U.S. authorities have awarded the heaviest penalties. BNP Paribas SA paid $8.9 billion to U.S. prosecutors in 2015 after pleading guilty to violating sanctions against Sudan, Iran and Cuba. Banks including HSBC Holdings PLC, ING Groep NV, Standard Chartered PLC and Barclays PLC have also paid large sums to U.S. authorities over sanctions breaches.
Financial institutions risk investigations by enforcement agencies into sanctions breaches, and also face scrutiny from regulators over potential failures to meet their financial crime screening and reporting obligations, said John Bedford, a partner at Dechert specializing in white collar investigations.
Netherlands-based ING, one of Europe's largest banks, said it is using its regular robust framework and tooling to keep on top of the changing sanctions regime. "We do expect that in 2023 there will be increasing focus by regulators and enforcement agencies on sanctions implementation," said an ING spokesperson, adding that much of the focus will be on financial institutions.
European authorities appear to be positioning themselves to crack down more aggressively on breaches than has been the case with previous sanctions regimes.
"We are seeing a paradigm shift," said Tom Canning, a partner in Milbank's litigation and arbitration group. "Sanctions have been around for a very long time, but we've not had this scale of new regulation."
In the EU, changes are underway that will make enforcement more consistent across the bloc. The European Commission in December put forward a proposal to criminalize the violation of EU sanctions against Russia, which will harmonize definitions and introduce minimum penalties across member states.
This may go some way to closing the "enforcement gap" that exists in the EU due to the different authorities, judicial practices and punishments across member states, according to a recent Milbank note. While the European Commission issues EU sanctions, the enforcement responsibility falls on each member state.
The EU has also launched a sanctions whistleblower tool to facilitate the reporting of sanctions violations or circumvention to the Commission.
The U.K.'s Office of Financial Sanctions Implementation, or OFSI, has "significantly enhanced its ability to ensure effective enforcement" of financial sanctions against Russia, a spokesperson told S&P Global Market Intelligence by email.
The agency has grown its staff from 40 full-time employees to more than 100, including in its enforcement team, since Russia's invasion of Ukraine in response to increased demand, the spokesperson said. OFSI "is consequently investigating a higher number of complex cases," the spokesperson said.
OFSI received 236 breach reports since the invasion of Ukraine as of June 2022, according to its latest annual review. These will need to be investigated and may result in penalties or public censure, according to the Milbank note.
Changes to OFSI's enforcement powers will also make it easier for the regulator to impose monetary penalties on those breaching sanctions, OFSI said in the annual review. The Economic Crime Act 2022 allows OFSI to levy civil fines without having to prove that a person had knowledge or reasonable cause to suspect that sanctions were violated.
Funds at risk
Even as authorities step up enforcement, it could take years before investigations result in actual penalties, said Doyle of Fenergo. BNP Paribas' 2015 sanctions penalty, for example, related to transactions processed before 2012.

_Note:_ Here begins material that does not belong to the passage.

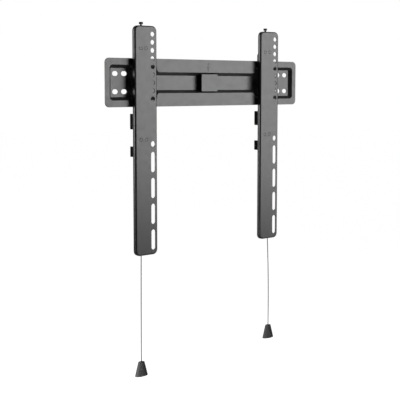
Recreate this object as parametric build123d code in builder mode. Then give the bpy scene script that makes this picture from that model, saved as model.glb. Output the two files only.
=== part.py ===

"It is inevitable that there will be a lag between all of the sanctions coming in, those reports being lodged and dealt with, and determining how they are going to deal with that," said Dechert's Bedford.
Compared to other sectors, banks are generally well-equipped to deal with sanctions, and enforcement actions may as such focus their efforts on non-financial entities, said Daniel Tannebaum, global head of sanctions at consulting firm Oliver Wyman. This is especially the case for those banks that dealt with U.S. fines and active supervisory oversight in the past, he said.
"The bigger banks have pretty sophisticated controls in place to deal with this," said Bedford, adding that banks will also benefit from their general efforts to derisk from Russia since the invasion of Ukraine.
Rather, regulators are likely to shift their focus towards other types of financial institutions, said Darshak Dholakia, a partner at Dechert who specializes in economic sanctions.
Non-bank financial actors such as funds may face a higher risk of regulatory action because they generally have less developed sanctions screening infrastructure compared to banks and will also take less time for authorities to investigate, said Mark Padley, of Milbank's litigation and arbitration group.
Smaller regional banks in EU countries with historically close ties with Russia will also be more vulnerable to sanctions breaches and likely face regulatory scrutiny, Doyle said.
This could have a knock-on effect on international financial institutions providing correspondent banking services. If a U.S. bank, for example, helps process dollar transactions for a sanctioned entity through their correspondent banking clients, "that bank has some serious questions to answer to the U.S. regulator," Doyle said.